Sorel, Réflexions sur la violence,1908, p. 153.
− [Dans le domaine affectif]
Nous sommes aussi libres et heureux que le comporte la nature humaine (Crève-cœur, Voyage dans la Haute Pensylvanie,t. 2, 1801, p. 326).Isabelle, à Thierry. − Il plaisante, voyons! Thierry. − Il y a des sujets qui ne comporte pas la plaisanterie (R. Martin du Gard, Un Taciturne,1932, p. 1254).Ne t'y trompe pas, le mot désintéressé ne comporte pas la moindre nuance d'ironie (G. Duhamel, Chronique des Pasquier,Le Combat contre les ombres, 1939, p. 69).Je crains de n'avoir pas su jouer la surprise aussi bien que la décence le comportait (Gracq, Un Beau ténébreux,1945, p. 110):2. ... il est des situations qui ne comportent aucun soulagement, et ta pitié ne peut pas plus m'arracher mes remords, que tes conseils réparer ma faute.
MmeCottin, Claire d'Albe,1799, p. 159.
PARAD. a) Admettre, autoriser, commander, justifier, laisser accès à, permettre (d'être, de faire, etc.), souffrir, supporter, tolérer. b) Défendre, exclure, interdire, refuser, repousser.
B.− Usuel. Comprendre, réunir en soi par nature un (ou plusieurs) caractère(s) qualitatif(s) ou quantitatif(s), le plus souvent possible(s) ou virtuel(s).

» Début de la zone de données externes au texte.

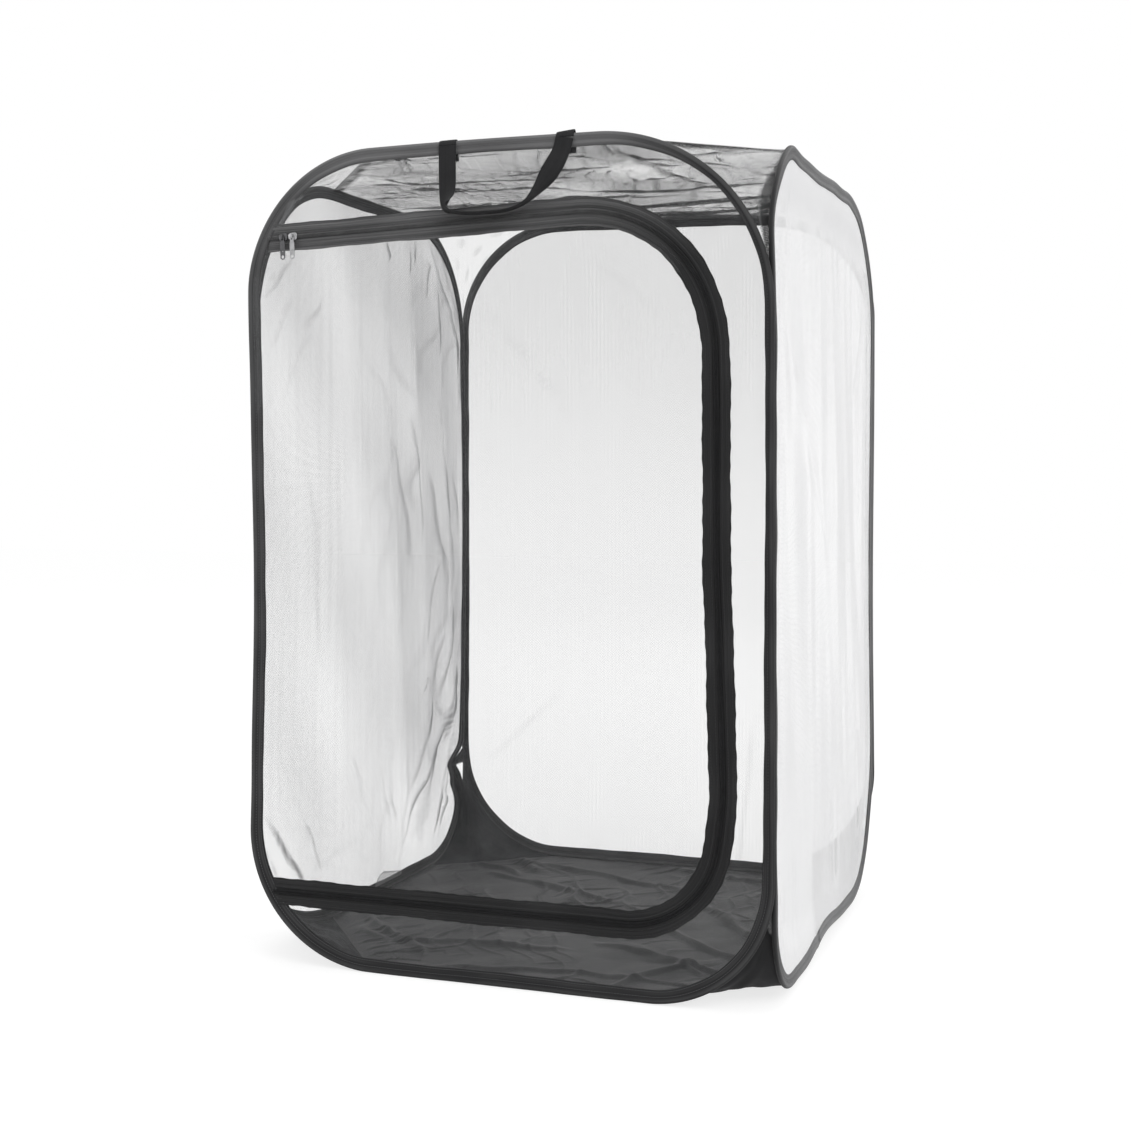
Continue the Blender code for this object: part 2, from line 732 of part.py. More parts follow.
def main():
    clearScene()
    cage = newCollection("insect_cage")
    cutters = newCollection("cutters")
    steel = newMaterial("spring_steel", (0.45, 0.45, 0.46), 0.35, 1.0)
    brass = newMaterial("crimp_metal", (0.55, 0.52, 0.45), 0.4, 1.0)
    tape = newMaterial("binding_tape", (0.075, 0.075, 0.078), 0.75, 0.0)
    paleNet = newMaterial("pale_net", (0.82, 0.83, 0.84), 0.8, 0.0)
    darkNet = newMaterial("dark_net", (0.10, 0.10, 0.105), 0.85, 0.0)
    floorCloth = newMaterial("floor_cloth", (0.07, 0.07, 0.073), 0.7, 0.0)
    zipTape = newMaterial("zip_tape", (0.03, 0.03, 0.032), 0.75, 0.0)
    coil = newMaterial("zip_coil", (0.025, 0.025, 0.027), 0.4, 0.0)
    nickel = newMaterial("nickel", (0.72, 0.72, 0.72), 0.25, 1.0)
    webbing = newMaterial("webbing", (0.035, 0.035, 0.037), 0.7, 0.0)
    satin = newMaterial("label_satin", (0.60, 0.60, 0.61), 0.5, 0.0)

    for name, panel in panels.items():
        addWire(name + "_hoop_wire", panel, steel, cage)
        addFerrule(name + "_hoop_ferrule", panel, brass, cage)
        addSleeve(name + "_sleeve", panel, tape, cage)

    for name in ("back", "right"):
        addFlatSheet(name + "_net", [hoopOutline(panels[name], netTuck)], netThickness, panels[name], 0.0,
                     paleNet, cage)
    left = panels["left"]
    leftEdge = [onPanel(left, along, height) for along, height in hoopOutline(left, netTuck)]
    leftCentre = onPanel(left, 0.0, leftHeight / 2)
    addRingSheet("left_net", leftEdge, leftCentre, foldRingShares, sideFold, netThickness, paleNet, cage)

    topEdge = octagon("top", topSeam, topRulingSteps, topEdgeSteps)
    addRingSheet("top_net", topEdge, topEdge.mean(axis=0), topRingShares, topFold, netThickness, darkNet, cage)
    floorEdge = octagon("bottom", floorSeam, 1, 1)
    floor = addFlatSheet("floor_panel", [floorEdge[:, :2]], floorThickness, None, 0.0, floorCloth, cage)
    floor.location = (0.0, 0.0, floorThickness / 2)
    for frontName in ("front", "back"):
        for sideName in ("left", "right"):
            corner = frontName + "_" + sideName
            addGusset("top_gusset_" + corner, frontName, sideName, "top", topSeam, paleNet, cage)
            addGusset("floor_gusset_" + corner, frontName, sideName, "bottom", floorSeam, floorCloth, cage)
    addLabel("care_label", satin, cage)

    front = panels["front"]
    tapeMiddle = (tapeBack + tapeFront) / 2
    coilMiddle = (coilBack + coilFront) / 2
    addFlatSheet("front_surround_net", [surroundLoop()], netThickness, front, 0.0, paleNet, cage)
    addFlatSheet("door_hinge_net", [hingeNetLoop()], netThickness, front, 0.0, paleNet, cage)
    addFlatSheet("zip_frame_tape", [frameStrip(coilNear, tapeReach)], tapeThickness, front, tapeMiddle,
                 zipTape, cage)
    addFlatSheet("zip_frame_coil", [frameStrip(coilNear, coilFar)], coilThickness, front, coilMiddle,
                 coil, cage)
    for name, isTop in (("top", True), ("bottom", False)):
        addFlatSheet("zip_" + name + "_end_tape", [zipEnd(isTop, -coilNear, -tapeReach)], tapeThickness, front,
                     tapeMiddle, zipTape, cage)
        addFlatSheet("zip_" + name + "_end_coil", [zipEnd(isTop, -coilNear, -coilFar)], coilThickness, front,
                     coilMiddle, coil, cage)

    doorNet = addFlatSheet("door_net", [doorRoute(-netToZip)], netThickness, front, 0.0,
                           paleNet, cage)
    doorTape = addFlatSheet("zip_door_tape", [doorStrip(-coilNear, -tapeReach)], tapeThickness, front,
                            tapeMiddle, zipTape, cage)
    doorCoil = addFlatSheet("zip_door_coil", [doorStrip(-coilNear, -coilFar)], coilThickness, front,
                            coilMiddle, coil, cage)
    addJoint("door_axis", (foldX, frontPlane - foldForward, 0.0), None, [doorNet, doorTape, doorCoil], cage)

    leftHeightAt = zipTopAt(sliderLeftX, 0.0)
    rightHeightAt = zipTopAt(sliderRightX, 0.0)
    leftSlider = addSlider("slider_left", sliderLeftX, nickel, cage, cutters)
    rightSlider = addSlider("slider_right", sliderRightX, nickel, cage, cutters)
    leftPull = addPull("pull_left", sliderLeftX, nickel, cage)
    rightPull = addPull("pull_right", sliderRightX, nickel, cage)
    leftTravel = addJoint("slider_left_axis", (sliderLeftX, frontPlane, leftHeightAt), None, [leftSlider], cage)
    rightTravel = addJoint("slider_right_axis", (sliderRightX, frontPlane, rightHeightAt), leftTravel,
                           [rightSlider], cage)
    addJoint("pull_left_axis", (sliderLeftX, frontPlane - pivotForward, leftHeightAt), leftTravel,
             [leftPull], cage)
    addJoint("pull_right_axis", (sliderRightX, frontPlane - pivotForward, rightHeightAt), rightTravel,
             [rightPull], cage)

    addAnchor("handle_anchor_left", handleLeftX, webbing, cage)
    addAnchor("handle_anchor_right", handleLeftX + handleSpan, webbing, cage)
    handle = addHandle("carry_handle", webbing, cage)
    addJoint("handle_axis", (handleLeftX, handleAxisY, pocketHeight), None, [handle], cage)


main()
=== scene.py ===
import math

import bmesh
import bpy
import numpy as np
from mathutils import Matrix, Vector


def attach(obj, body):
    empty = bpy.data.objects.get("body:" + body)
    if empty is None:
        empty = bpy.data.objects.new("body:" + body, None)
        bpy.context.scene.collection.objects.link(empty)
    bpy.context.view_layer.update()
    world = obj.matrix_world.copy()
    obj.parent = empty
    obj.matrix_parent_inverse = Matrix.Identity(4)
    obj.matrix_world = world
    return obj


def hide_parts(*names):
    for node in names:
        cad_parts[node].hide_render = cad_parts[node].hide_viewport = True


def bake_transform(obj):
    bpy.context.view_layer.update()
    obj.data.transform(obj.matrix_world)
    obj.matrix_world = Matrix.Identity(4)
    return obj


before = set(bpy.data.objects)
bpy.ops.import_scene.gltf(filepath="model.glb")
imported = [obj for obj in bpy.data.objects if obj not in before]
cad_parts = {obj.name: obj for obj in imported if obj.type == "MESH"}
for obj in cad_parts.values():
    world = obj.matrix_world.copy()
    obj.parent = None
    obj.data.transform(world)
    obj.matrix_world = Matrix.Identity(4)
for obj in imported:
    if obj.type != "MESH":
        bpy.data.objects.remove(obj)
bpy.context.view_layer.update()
scene = bpy.context.scene
print("frame loaded")

# The cage, in metres. Front faces -Y, and the floor is at zero
cage = {"width": 0.600, "depth": 0.600, "front": 0.906, "back": 0.915, "left": 0.903, "right": 0.892}
sleeveRadius = 0.00277
frontHalf = 0.3024
sideHalf = 0.2973
innerFace = 0.2971


# Shapes worked out as whole arrays

def smoothStep(low, high, value):
    # 0 below low, 1 above high, and the cubic 3t^2 - 2t^3 between
    share = np.clip((value - low) / (high - low), 0.0, 1.0)
    return share * share * (3.0 - 2.0 * share)


def unit(vectors):
    return vectors / np.linalg.norm(vectors, axis=-1, keepdims=True)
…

Notre enfance comporte des douzaines de destinées en puissance (Thibaudet, Réflexions sur la litt.,1936, p. 172).Le perçu comporte des lacunes qui ne sont pas de simples « imperceptions » (Merleau-Ponty, Phénoménologie de la perception,1945, p. 18).La solitude et les moments de doute et de détresse qu'elle comporte (N. Sarraute, L'Ère du soupçon,1956, p. 142):3. Il faut, chaque année, remettre les problèmes en discussion, parce que toute diplomatie comporte une souplesse d'allures incompatible avec l'existence de statuts parfaitement clairs.

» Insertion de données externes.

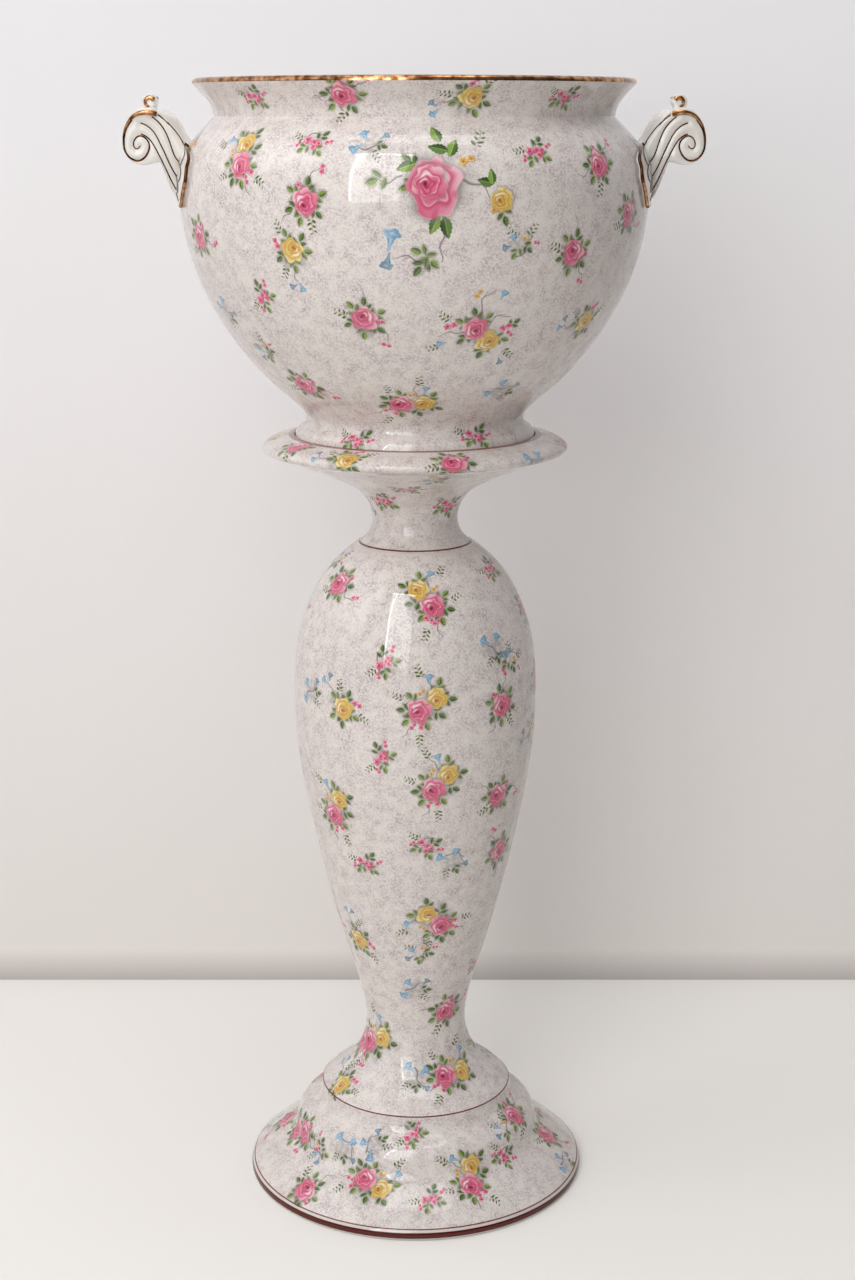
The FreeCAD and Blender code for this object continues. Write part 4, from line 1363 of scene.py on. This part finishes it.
    def gild(self, line: GiltLine, cheek: int, trees: Sequence[BVHTree], name: str) -> bpy.types.Object:
        """Lay one gilt line on a cheek of the handle.

        Args:
            line: The line.
            cheek: -1 for the cheek towards the viewer, and 1 for the one behind.
            trees: The surfaces that it may lie on.
            name: The new piece's name.

        Returns:
            The gilding, as a mesh.
        """
        curve = bpy.data.curves.new(name, "CURVE")
        curve.dimensions, curve.bevel_depth, curve.bevel_resolution = "3D", MM, 2
        curve.use_fill_caps = True
        path = spline(line.spots, 5 * len(line.spots))
        widths = np.linspace(line.start, line.end, len(path))
        found = []
        for (x, z), width in zip(path, widths):
            start = Vector((self.side * x, cheek * 120, z)) * MM
            hits = [tree.ray_cast(start, Vector((0, -cheek, 0)))[0] for tree in trees]
            ahead = [hit for hit in hits if hit is not None and hit.y * cheek > 0]
            if ahead:
                found.append((max(ahead, key=lambda hit: hit.y * cheek), width))
        spots = curve.splines.new("POLY")
        spots.points.add(len(found) - 1)
        for point, (hit, width) in zip(spots.points, found):
            point.co, point.radius = (*hit, 1.0), width
        draft = link(bpy.data.objects.new(f"{name}_draft", curve))
        mesh = made(draft)
        bpy.data.objects.remove(draft)
        mesh.shade_smooth()
        return link(bpy.data.objects.new(name, mesh))


def bowl_wall() -> tuple[np.ndarray, np.ndarray]:
    """Return heights up the bowl's outer wall, and the wall's radius at each."""
    wall = np.vstack([spline(stretch.spots) for stretch in BOWL.profile[5:8]])
    return wall[:, 1], wall[:, 0]


def distance(spots: np.ndarray, path: np.ndarray) -> np.ndarray:
    """Measure how far spots lie from a path.

    Args:
        spots: The spots, one a row.
        path: The path's corners, one a row.

    Returns:
        A distance for each spot.
    """
    nearest = np.full(len(spots), np.inf)
    for start, end in zip(path[:-1], path[1:]):
        way = end - start
        share = np.clip((spots - start) @ way / (way @ way), 0, 1)
        nearest = np.minimum(nearest, np.hypot(*(spots - start - share[:, None] * way).T))
    return nearest


def tree_of(piece: bpy.types.Object) -> BVHTree:
    """Return a piece's surface for casting rays at."""
    return BVHTree.FromPolygons(
        [v.co for v in piece.data.vertices], [p.vertices for p in piece.data.polygons]
    )


def made(draft: bpy.types.Object) -> bpy.types.Mesh:
    """Make a draft's modifiers, or its curve's bevel, real.

    Args:
        draft: The draft.

    Returns:
        Its finished mesh.
    """
    bpy.context.view_layer.update()
    graph = bpy.context.evaluated_depsgraph_get()
    return bpy.data.meshes.new_from_object(draft.evaluated_get(graph))


def dress(
    piece: bpy.types.Object,
    finish_material: bpy.types.Material,
    body: str,
    node: str | None = None,
) -> None:
    """Give a piece its finish, and tell the frame what it rides on.

    Args:
        piece: The piece.
        finish_material: Its finish.
        body: The body that it rides on.
        node: The node that it stands for, if it stands for one.
    """
    piece.data.materials.append(finish_material)
    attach(piece, body)
    if node:
        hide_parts(node)


# ------------------------------------------------------------------------------- the stage


@dataclass(frozen=True)
class Lamp:
    """A soft light: its azimuth from the viewer towards +X, its rise, distance, size, watts."""

    name: str
    azimuth: float
    rise: float
    away: float
    width: float
    height: float
    power: float

    def hang(self) -> None:
        """Hang the lamp, turned to the middle of the object."""
        data = bpy.data.lights.new(self.name, "AREA")
        data.shape, data.size, data.size_y = "RECTANGLE", self.width, self.height
        data.energy = self.power
        lamp = link(bpy.data.objects.new(self.name, data))
        turn, rise = math.radians(self.azimuth), math.radians(self.rise)
        way = Vector((math.sin(turn), -math.cos(turn), 0)) * math.cos(rise)
        way.z = math.sin(rise)
        lamp.location = way * self.away + Vector((0, 0, 0.6))
        lamp.rotation_euler = way.to_track_quat("Z", "Y").to_euler()


@dataclass(frozen=True)
class Studio:
    """A pale floor and wall, a tall window with bright reveals, two soft boxes, and the camera."""

    wall_away: float = 0.407
    reach: float = 6.0
    camera_place: tuple[float, float, float] = (0.0105, -1.75, 0.924)
    camera_down: float = 14.0
    lens: float = 59.06
    window: Lamp = Lamp("window", -17.0, 28.0, 2.4, 1.0, 2.3, 26.0)
    frame_side: Lamp = Lamp("bright_window_side", -29.0, 28.0, 2.4, 0.05, 2.2, 4.2)
    frame_top: Lamp = Lamp("bright_window_top", -17.0, 53.0, 2.4, 1.0, 0.05, 1.9)
    left_box: Lamp = Lamp("left_box", -76.0, 38.0, 3.0, 2.0, 2.0, 14.5)
    ceiling: Lamp = Lamp("ceiling", 0.0, 90.0, 2.4, 1.6, 1.6, 18.5)
    sky_strength: float = 0.36
    glow: float = 0.27

    def build(self) -> None:
        """Build the floor, the wall, the lights and the camera."""
        self.floor()
        self.wall()
        self.light()
        self.camera()

    def floor(self) -> None:
        """Lay the floor."""
        material = bpy.data.materials.new("pale_floor")
        graph = new_graph(material)
        face = self.pale(graph, linear("#e1deda"))
        graph.add("ShaderNodeOutputMaterial", None, {"Surface": face})
        self.sheet("floor", material, Matrix.Identity(4))

    def wall(self) -> None:
        """Stand the wall up, seen only from the front, so that it hides nothing from behind."""
        material = bpy.data.materials.new("pale_wall")
        graph = new_graph(material)
        here = graph.add("ShaderNodeTexCoord").outputs["Object"]
        height = graph.add("ShaderNodeSeparateXYZ", None, {0: here}).outputs["Y"]
        # Painted shade: the wall's colour goes a little darker lower down, and much darker over its lowest 35
        # mm, where it meets the floor.
        known = graph.work_out(
            "paint = mix(clamp(1 - height / 0.035), mix(clamp(height / 1.3), low, high), foot)",
            **{"height": height, "low": "#dbd6d2", "high": "#dfdee2", "foot": "#b3adaa"},
        )
        face = self.pale(graph, known["paint"])
        clear = graph.add("ShaderNodeBsdfTransparent").outputs[0]
        back = graph.add("ShaderNodeNewGeometry").outputs["Backfacing"]
        both = graph.add("ShaderNodeMixShader", None, {0: back, 1: face, 2: clear}).outputs[0]
        graph.add("ShaderNodeOutputMaterial", None, {"Surface": both})
        stand = Matrix.Translation((0, self.wall_away, 0)) @ Matrix.Rotation(math.pi / 2, 4, "X")
        self.sheet("wall", material, stand)

    def pale(self, graph: Graph, colour: Socket | Sequence[float]) -> Socket:
        """Make a matt surface that the camera and the glaze see a little paler than it is lit.

        Args:
            graph: The material's graph.
            colour: The surface's colour.

        Returns:
            The surface's shader.
        """
        ray = graph.add("ShaderNodeLightPath").outputs
        seen = {"camera": ray["Is Camera Ray"], "glossy": ray["Is Glossy Ray"], "glow": self.glow}
        strength = graph.work_out("strength = glow * max(camera, glossy)", **seen)["strength"]
        glow = {"Color": colour, "Strength": strength}
        shades = {
            0: graph.add("ShaderNodeBsdfDiffuse", None, {"Color": colour}).outputs[0],
            1: graph.add("ShaderNodeEmission", None, glow).outputs[0],
        }
        return graph.add("ShaderNodeAddShader", None, shades).outputs[0]

    def sheet(self, name: str, material: bpy.types.Material, place: Matrix) -> None:
        """Add one large flat sheet of the stage.

        Args:
            name: Its name.
            material: Its finish.
            place: Where it goes, and how it is turned.
        """
        bm = bmesh.new()
        bmesh.ops.create_grid(bm, x_segments=1, y_segments=1, size=self.reach)
        mesh = bpy.data.meshes.new(name)
        bm.to_mesh(mesh)
        bm.free()
        mesh.materials.append(material)
        sheet = link(bpy.data.objects.new(name, mesh))
        sheet.matrix_world = place

    def light(self) -> None:
        """Hang the soft boxes and light the room, brighter from above and from the left."""
        for lamp in (self.window, self.frame_side, self.frame_top, self.left_box, self.ceiling):
            lamp.hang()
        world = bpy.data.worlds.new("pale_room")
        bpy.context.scene.world = world
        world.use_nodes = True
        world.node_tree.nodes.clear()
        graph = Graph(world.node_tree)
        way = graph.add("ShaderNodeTexCoord").outputs["Generated"]
        x, _, z = graph.add("ShaderNodeSeparateXYZ", None, {0: way}).outputs
        sky = graph.work_out(
            "strength = level * clamp(0.44 + 0.48 * z - 0.42 * x)", x=x, z=z, level=self.sky_strength
        )["strength"]
        white = {"Color": linear("#ffffff"), "Strength": sky}
        shade = graph.add("ShaderNodeBackground", None, white).outputs[0]
        graph.add("ShaderNodeOutputWorld", None, {"Surface": shade})

    def camera(self) -> None:
        """Set up the photo's camera."""
        data = bpy.data.cameras.new("camera")
        data.lens, data.sensor_width = self.lens, 36.0
        camera = link(bpy.data.objects.new("camera", data))
        camera.location = self.camera_place
        camera.rotation_euler = (math.radians(90 - self.camera_down), 0, 0)
        bpy.context.scene.camera = camera


def main() -> None:
    """Build the object and its stage."""
    gold = Gilding("burnished_gold", "#d0a074", "#6e4020").material()
    line_gold = Gilding("thin_worn_gold", "#6e4425", "#2e190b").material()
    white = WhiteGlaze().material()
    chintz = PrintedGlaze().material()
    for piece in (FOOT, COLUMN, SAUCER, BOWL):
        piece.build((chintz, white, gold))
    for handle in (ScrollHandle("handle_right", 1), ScrollHandle("handle_left", -1)):
        handle.build(white, gold, line_gold)
    Studio().build()
    bpy.context.scene.view_settings.view_transform = "Standard"


if __name__ == "__main__":
    main()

Sorel, Réflexions sur la violence,1908, p. 105.
4. Par sa nature même, le langage comporte une limitation : la communication ne peut avoir lieu que dans la mesure où les sujets parlants émetteur et récepteur coïncident dans des limites précises d'espace et de temps.
Le Langage,1968, p. 515.
PARAD. Avoir, être muni de, offrir la possibilité de, renfermer; entraîner, impliquer, inclure, justifier.
SYNT. et EXPR. (Avec tous) les avantages, les risques, (toutes) les complications, les conséquences, les difficultés, les responsabilités que cela comporte; avec tout ce que cela comporte d'ennuyeux, de fâcheux, de monotone; cela ne comporte aucun engagement de votre part; un sujet comporte un dénouement heureux; un problème (ne) comporte une (pas de) solution; comporter des aspects essentiels, des modalités; comporter une part d'arbitraire, d'utopie.
−
P. ext. et plus ou moins fam. [L'obj. est quantifiable et désigne le plus souvent une chose concr.] Se composer de, compter (réellement, effectivement). L'ancien corps de logis ne comportait qu'un étage et des combles mansardés (G. Duhamel, Chronique des Pasquier, La Nuit de la Saint-Jean, 1935, p. 133).Le bourg ne comporte que deux ruelles tortueuses et commerçantes fort longues (R. Abellio, Heureux les pacifiques,1946, p. 99).Les poèmes soumis au jugement de l'Académie ne devront pas comporter plus de deux cents vers (Le Monde,19 janv. 1952, p. 7, col. 3):5. La timidité comporte au moins trois aspects : un aspect émotif et physiologique, un aspect social que nous retrouverons plus loin, et une composante d'inactivité.
Mounier, Traité du caractère,1946, p. 404.
SYNT. et EXPR. Un concours, un examen comporte une série d'épreuves; les études comportent différents éléments, différentes sections; un menu comporte différents plats; un dîner comporte deux cents convives.
Rem. Les puristes s'élèvent contre l'emploi de comporter comme synon. de se composer de, contenir, compter (dont l'époque mod. a imposé l'usage) et considèrent que cet emploi est impropre voire un contre-sens (cf. analyse de Dupré 1972). Il ne figure pas ds Ac.